Em terceiro lugar, o uso do antropónimo Lumumba, unidade lexemática de uma língua bantu, afasta a tentação de apagar as representações colectivas dos fenómenos políticos. Neste caso, trata-se da consciência colectiva sobre o significado da independência do chamado Congo Belga.
Em quarto lugar, a referência a um veículo militar de marca “Unimog” sustenta a explicação do sentido que se pode atribuir ao mencionado cataclismo político, na medida em que aí está uma referência ao tipo de equipamento militar usado pelos exércitos da OTAN, o pacto de segurança colectiva do Ocidente a que pertencia Portugal. Era uma prova de assistência militar da República Federal da Alemanha que, neste caso particular, violava a obrigação de aplicar as recomendações da Declaração sobre a Concessão da Independência aos Países e Povos Colonizados de 1960.
Crítica da historiografia
As respostas fornecidas auxiliam a nossa reflexão, se reconhecermos os desafios que a complexidade da Filosofia Anti-Colonial nos PALOP nos coloca. Tal complexidade reside no facto de estarmos perante o cruzamento de uma filosofia eminentemente política e de seus fundamentos históricos, exigindo-se o estabelecimento das devidas diferenças entre a Historiografia Anti-Coloniale a Filosofia da História Anti-Colonial. Vai-se revelando necessária essa divisão das águas, devido a equívocos conceptuais que se registam, no capítulo da narratividade histórica e da historiografia. Por outras palavras, diria que é imperioso fugir aos preconceitos do historicismo, segundo os quais os fenómenos políticos anti-coloniais podem apenas ser conhecidos através da narrativa histórica. Não é rigorosamente assim.
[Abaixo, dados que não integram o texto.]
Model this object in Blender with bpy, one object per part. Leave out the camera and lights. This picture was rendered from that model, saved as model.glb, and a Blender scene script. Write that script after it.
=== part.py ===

Há outras formas de conhecimento histórico. A memória e as tradições orais, nas suas diferentes manifestações, são algumas delas. Importa sublinhar que a história em causa diz respeito à sociedade anti-colonial, que não é necessariamente o mesmo que sociedade colonial portuguesa. Por isso, devemos falar em guerra de libertação. O que é diferente de guerra colonial. À história e historiografia da guerra colonial, que se vem desenvolvendo em Portugal, opõe-se uma história e historiografia da guerra anti-colonial em África. Por conseguinte, o historicismo, do ponto de vista conceptual, parece ser um preconceito tentador que pode afectar a robustez das narrativas que veiculam o conhecimento da história. Para o tópico da nossa conversa, justifica-se a defesa de uma interpretação crítica da narrativa, da história e da historiografia anti-colonial.
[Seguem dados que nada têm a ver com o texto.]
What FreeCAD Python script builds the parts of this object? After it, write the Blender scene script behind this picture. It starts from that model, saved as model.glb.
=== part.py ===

Narratividade histórica e debates
A historiografia distingue-se da história. São dois conceitos distintos. Por um lado, temos a história de que se ocupam os historiadores, construindo narrativas. Por outro lado, a historiografia representa a actividade intelectual que consiste em descrever e interpretar a construção narrativa de factos históricos. Compreende-se assim que o tópico da nossa conversa seja a filosofia da interpretação historiográfica e da narratividade histórica, vinculada à Ética da Guerra e à Filosofia Anti-Colonial.
No contexto africano, o debate sobre estas matérias ganhou outros contornos após o lançamento do primeiro projecto de redacção da História Geral de África da UNESCO, em 1964, de que resultaram oito volumes. Com a constituição do novo Comité Científico Internacional da UNESCO, de que fui membro, o referido debate foi retomado, a partir de 2013, durante o processo de redacção de três novos volumes (IX, X e XI).
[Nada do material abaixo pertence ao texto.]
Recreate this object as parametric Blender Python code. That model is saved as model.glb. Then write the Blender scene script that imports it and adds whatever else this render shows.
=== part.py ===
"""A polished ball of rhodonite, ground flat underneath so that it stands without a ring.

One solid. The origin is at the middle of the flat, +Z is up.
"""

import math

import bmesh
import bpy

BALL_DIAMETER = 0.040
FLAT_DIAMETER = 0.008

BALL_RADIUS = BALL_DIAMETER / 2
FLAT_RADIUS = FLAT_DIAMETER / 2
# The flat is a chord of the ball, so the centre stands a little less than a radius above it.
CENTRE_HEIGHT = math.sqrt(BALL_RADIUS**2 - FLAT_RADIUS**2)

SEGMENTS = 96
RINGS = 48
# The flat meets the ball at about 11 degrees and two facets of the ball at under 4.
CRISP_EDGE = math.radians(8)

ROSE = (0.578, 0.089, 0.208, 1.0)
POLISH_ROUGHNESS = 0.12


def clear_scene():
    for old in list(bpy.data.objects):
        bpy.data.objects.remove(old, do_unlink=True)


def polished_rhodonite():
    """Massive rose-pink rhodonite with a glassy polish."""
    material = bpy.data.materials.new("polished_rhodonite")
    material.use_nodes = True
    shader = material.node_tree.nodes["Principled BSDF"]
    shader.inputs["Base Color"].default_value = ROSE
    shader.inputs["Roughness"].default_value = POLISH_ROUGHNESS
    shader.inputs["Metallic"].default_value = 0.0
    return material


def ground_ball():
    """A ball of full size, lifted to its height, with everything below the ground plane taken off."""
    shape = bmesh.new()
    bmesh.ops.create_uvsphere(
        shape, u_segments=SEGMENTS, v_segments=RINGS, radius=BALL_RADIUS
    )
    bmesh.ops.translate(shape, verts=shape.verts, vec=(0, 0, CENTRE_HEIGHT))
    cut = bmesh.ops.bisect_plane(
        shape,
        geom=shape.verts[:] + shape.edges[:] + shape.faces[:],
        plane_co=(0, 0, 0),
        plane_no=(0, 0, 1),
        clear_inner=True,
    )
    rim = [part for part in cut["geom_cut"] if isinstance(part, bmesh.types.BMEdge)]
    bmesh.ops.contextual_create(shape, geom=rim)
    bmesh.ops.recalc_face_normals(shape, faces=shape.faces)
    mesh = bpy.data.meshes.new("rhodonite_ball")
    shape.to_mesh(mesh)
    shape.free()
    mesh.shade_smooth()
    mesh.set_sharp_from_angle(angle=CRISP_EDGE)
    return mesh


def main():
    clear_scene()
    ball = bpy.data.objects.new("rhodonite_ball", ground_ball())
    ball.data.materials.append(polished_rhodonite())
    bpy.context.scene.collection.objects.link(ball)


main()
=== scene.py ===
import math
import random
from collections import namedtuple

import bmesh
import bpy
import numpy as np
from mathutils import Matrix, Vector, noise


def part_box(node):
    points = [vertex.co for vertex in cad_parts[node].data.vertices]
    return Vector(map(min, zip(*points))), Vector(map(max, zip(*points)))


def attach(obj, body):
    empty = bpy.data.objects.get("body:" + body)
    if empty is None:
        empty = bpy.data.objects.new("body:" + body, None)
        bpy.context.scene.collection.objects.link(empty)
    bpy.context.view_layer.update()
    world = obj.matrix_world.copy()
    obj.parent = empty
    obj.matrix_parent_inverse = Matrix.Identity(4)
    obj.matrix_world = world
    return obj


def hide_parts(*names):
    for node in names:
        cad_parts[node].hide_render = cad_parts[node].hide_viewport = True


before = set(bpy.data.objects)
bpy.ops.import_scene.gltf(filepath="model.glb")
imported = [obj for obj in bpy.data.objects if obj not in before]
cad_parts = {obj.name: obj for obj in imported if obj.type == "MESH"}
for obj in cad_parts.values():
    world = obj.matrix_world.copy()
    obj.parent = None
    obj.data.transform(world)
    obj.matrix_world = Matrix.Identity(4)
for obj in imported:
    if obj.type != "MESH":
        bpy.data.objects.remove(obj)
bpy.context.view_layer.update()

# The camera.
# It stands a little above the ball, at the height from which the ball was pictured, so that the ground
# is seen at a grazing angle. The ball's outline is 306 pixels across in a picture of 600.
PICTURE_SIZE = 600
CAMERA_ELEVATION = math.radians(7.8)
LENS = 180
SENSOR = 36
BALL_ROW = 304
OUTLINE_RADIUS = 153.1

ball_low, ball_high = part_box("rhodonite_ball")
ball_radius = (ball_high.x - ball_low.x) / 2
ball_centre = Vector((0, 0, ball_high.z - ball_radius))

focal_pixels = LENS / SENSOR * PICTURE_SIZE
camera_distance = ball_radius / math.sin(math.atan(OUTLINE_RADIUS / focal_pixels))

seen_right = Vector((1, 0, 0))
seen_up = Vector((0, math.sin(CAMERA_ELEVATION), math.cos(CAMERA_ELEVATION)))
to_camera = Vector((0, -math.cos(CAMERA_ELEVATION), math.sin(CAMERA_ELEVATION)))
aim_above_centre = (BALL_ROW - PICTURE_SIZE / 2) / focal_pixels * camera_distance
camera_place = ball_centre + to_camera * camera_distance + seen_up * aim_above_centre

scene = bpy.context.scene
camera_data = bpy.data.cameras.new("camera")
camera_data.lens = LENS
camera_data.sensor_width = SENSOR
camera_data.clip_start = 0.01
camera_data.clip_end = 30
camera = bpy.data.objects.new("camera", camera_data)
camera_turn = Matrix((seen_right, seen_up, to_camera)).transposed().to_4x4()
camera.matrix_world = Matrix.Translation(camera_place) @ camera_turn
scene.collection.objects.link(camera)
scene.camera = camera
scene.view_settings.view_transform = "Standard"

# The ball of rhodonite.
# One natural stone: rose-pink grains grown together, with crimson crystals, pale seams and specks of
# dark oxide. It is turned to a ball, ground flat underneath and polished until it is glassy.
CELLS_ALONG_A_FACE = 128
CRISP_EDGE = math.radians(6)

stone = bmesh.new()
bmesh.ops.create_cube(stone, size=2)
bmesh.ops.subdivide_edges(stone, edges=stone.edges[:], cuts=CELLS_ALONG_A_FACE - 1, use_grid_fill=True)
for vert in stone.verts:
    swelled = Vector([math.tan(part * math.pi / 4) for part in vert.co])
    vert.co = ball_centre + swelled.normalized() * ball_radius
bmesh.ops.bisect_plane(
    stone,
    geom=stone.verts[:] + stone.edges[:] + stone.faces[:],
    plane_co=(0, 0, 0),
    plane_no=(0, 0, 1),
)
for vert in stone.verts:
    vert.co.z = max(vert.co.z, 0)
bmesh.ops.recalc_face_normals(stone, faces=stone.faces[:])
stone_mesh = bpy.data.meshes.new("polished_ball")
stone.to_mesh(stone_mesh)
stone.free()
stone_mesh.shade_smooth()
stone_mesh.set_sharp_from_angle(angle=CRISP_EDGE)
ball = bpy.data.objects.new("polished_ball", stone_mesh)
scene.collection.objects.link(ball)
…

Ora, os debates continuaram. Tenho vindo a acompanhar os seus desenvolvimentos no domínio da Filosofia da Historiografia e da Filosofia da História. Há dois filósofos que se evidenciam nos meios académicos ocidentais e com os quais vale a pena dialogar. São eles o norte-americano Aviezer Tuckere o finlandês Jouni-Matti Kuukkanen. Eles discutem problemas que dizem respeito à Filosofia da Historiografia e à Filosofia da História. A historiografia é entendida como escrita da história, a filosofia da historiografia como estudo filosófico da escrita da história e a filosofia narrativista da historiografia como estudo filosófico da escrita da história a partir de uma perspectiva narrativa.
Filosofia pós-narrativista
Os referidos debates nos meios académicos ocidentais situam-se ao nível terminológico, opondo as tradições filosóficas “analíticas” e “continentais”. Para o estudo da Filosofia Anti-Colonial nos PALOP, interessam-me particularmente as posições de Jouni-Matti Kuukkanen que se resumem naquilo a que ele denomina por “filosofia pós-narrativista da historiografia”.Abandonando a tradicional perspectiva narrativista, dominante no século XX, em que a historiografia é classificada como tipo de forma literária, Kuukkanen propõe a tese segundo a qual a historiografia deve ser concebida como prática argumentativa. Pode ser fecundo discutir a filosofia pós-narrativista da historio grafia num contexto em que, podendo ser actividade argumentativa oral, a classificação da narrativa não depende da lógica grafocêntrica da textualidade, na medida em que a memória, histórica, social ou pessoal, anda incindivelmente associada às tradições orais enquanto fontes históricas.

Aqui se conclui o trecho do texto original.